I had never met this Keishi Mirabara. I had no idea what she looked like. But Keishi was a screener, so for her, our acquaintance of half an hour was already long. Hooking up mind to mind, the way they do, they can only scorn the glacial rituals the rest of us use to form friendships. By the end of the day, she might already hate me—not with some casual dislike, but with a deep, dissective hatred, such as is otherwise only attained after decades of marriage. It’s bad stuff, their hatred. Their love is worse: a surge of emotion that comes at you flood-fast, overwhelming your own feelings before you’re even certain what they are. And the poor camera, who can reach out to another mind only with mute eyes and vague bludgeoning words… well, it’s like being an amnesia victim, coming home a stranger to someone who’s loved you all your life.

“All right, stop me when this stripe is the same color as the sky.”

“Now—no, a little more—yes, there.”

“You’re coming through faded, then. I’m going to split your field of vision. What you’re seeing will be on your left, and what’s coming through here will be on your right. Tell me when the colors are the same. Ready?”

“Ready,” I said. I gave it only half attention. I had done this all before.

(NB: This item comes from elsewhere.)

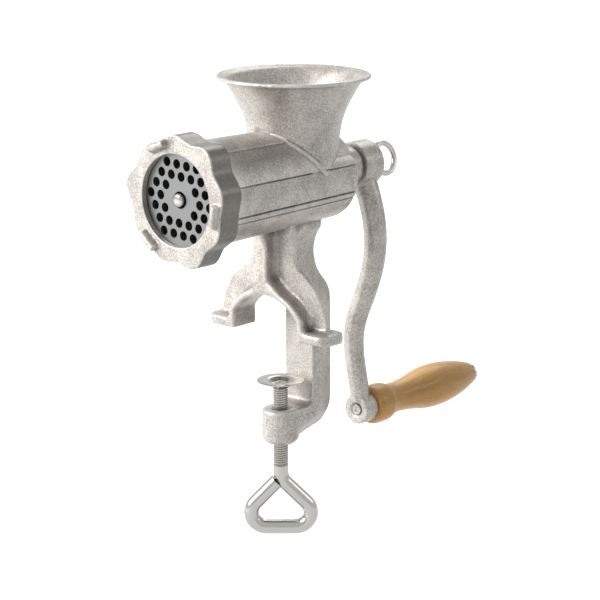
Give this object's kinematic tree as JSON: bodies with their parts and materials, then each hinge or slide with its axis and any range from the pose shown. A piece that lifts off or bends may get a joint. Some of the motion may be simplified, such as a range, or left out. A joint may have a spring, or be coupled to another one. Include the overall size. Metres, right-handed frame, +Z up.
{
  "type": "hand-cranked meat grinder",
  "caption": "Hand-cranked meat grinder with a flared hopper, stepped barrel, lobed ring nut, perforated plate, curved crank with a wooden grip, forked feet and a table clamp.",
  "frame": {"origin": "middle of the clamp's stop face, where the table's edge rests, at the level of the underside of the two feet", "axes": "-Y from the table's edge towards the outlet, +Y towards the crank, +Z up, +X to the right seen from the outlet looking towards the crank"},
  "size_m": [0.104, 0.2948, 0.2989],
  "materials": {
    "tinned_iron": "sand-cast iron, hot-dip tinned, satin",
    "ground_steel": "ground tool steel",
    "key_steel": "plain steel",
    "bright_steel": "bright plated steel",
    "fibre_washer": "plain",
    "beech": "turned beech, clear varnish"
  },
  "bodies": {
    "casting": {"body_casting": "tinned_iron", "plate_key": "key_steel"},
    "plate": {"perforated_plate": "ground_steel"},
    "nut": {"ring_nut": "tinned_iron"},
    "rotor": {"auger": "tinned_iron", "knife_stud": "bright_steel", "knife": "ground_steel", "bearing_washer": "fibre_washer", "crank_arm": "tinned_iron", "crank_eye_screw": "bright_steel", "handle_rivet": "bright_steel"},
    "grip": {"handle_grip": "beech"},
    "pad": {"clamp_pad": "bright_steel"},
    "screw": {"clamp_screw": "bright_steel"}
  },
  "joints": [
    {"name": "crank_turn", "type": "hinge", "parent": "casting", "child": "rotor", "pos_m": [0, 0, 0.098], "axis": [0, 1, 0], "continuous": true},
    {"name": "handle_spin", "type": "hinge", "parent": "rotor", "child": "grip", "pos_m": [0, 0.12, -0.069], "axis": [0, 1, 0], "continuous": true},
    {"name": "plate_out", "type": "slide", "parent": "casting", "child": "plate", "axis": [0, -1, 0], "range_m": [0, 0.011]},
    {"name": "ring_turn", "type": "hinge", "parent": "plate", "child": "nut", "pos_m": [0, -0.1, 0.098], "axis": [0, -1, 0], "range_deg": [0, 1321]},
    {"name": "pad_lift", "type": "slide", "parent": "casting", "child": "pad", "axis": [0, 0, 1], "range_m": [-0.012, 0.017]},
    {"name": "screw_turn", "type": "hinge", "parent": "pad", "child": "screw", "pos_m": [0, -0.018, -0.06], "axis": [0, 0, 1], "range_deg": [-2881, 4081]}
  ],
  "couplings": [
    {"joint": "ring_turn", "follows": "plate_out", "rad_per_m": 2094.4},
    {"joint": "screw_turn", "follows": "pad_lift", "rad_per_m": 4188.8}
  ]
}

Keishi had come in to screen for me only that evening, when my last screener, Anton Tamarich, disappeared on the day of a broadcast. It didn’t surprise me—screeners go burnout all the time—but it left me stuck going live with a screener I’d never worked with before. It’s the beginning of any of a dozen camera nightmares. You’re working with a new screener who falls asleep at the switch just when you remember something you heard once about how to make brain viruses, and a Weaver possesses the man you’re interviewing and kills you on the spot. Or some especially compromising sexual fantasy flits through your head and out into the Net and is the scandal of the week. The untried screener is the camera’s equivalent of having your fly open.

It was scary enough that—though I’d never thought I’d say it— I missed Anton. I hadn’t liked him, but I’d liked working with him. He was an informer for the Post police, and he hated me. I knew where I stood.

“Say the words that come into your head.”

“Excrescence. Trapezoid. Spark. Blanket. Bolus. Rust.”

“Verbal, go. Okay, Maya, I’m ready for link-up. Say when.”

I walked halfway up the hill, arranged myself facing the river, and started to prepare myself for contact. After all these years of having strangers in my head, it’s still not easy. I scratched my nose, adjusted the camera moistware in the temporal socket at the side of my head, and made sure for the tenth time that I really did not have to go to the bathroom.

“Relax, will you?” Keishi whispered in my ear, from Leningrad. “‘So Your Camera Has To Pee’ is chapter two in the Basic Screening textbook, and heck, girl, I’m up to chapter four already.”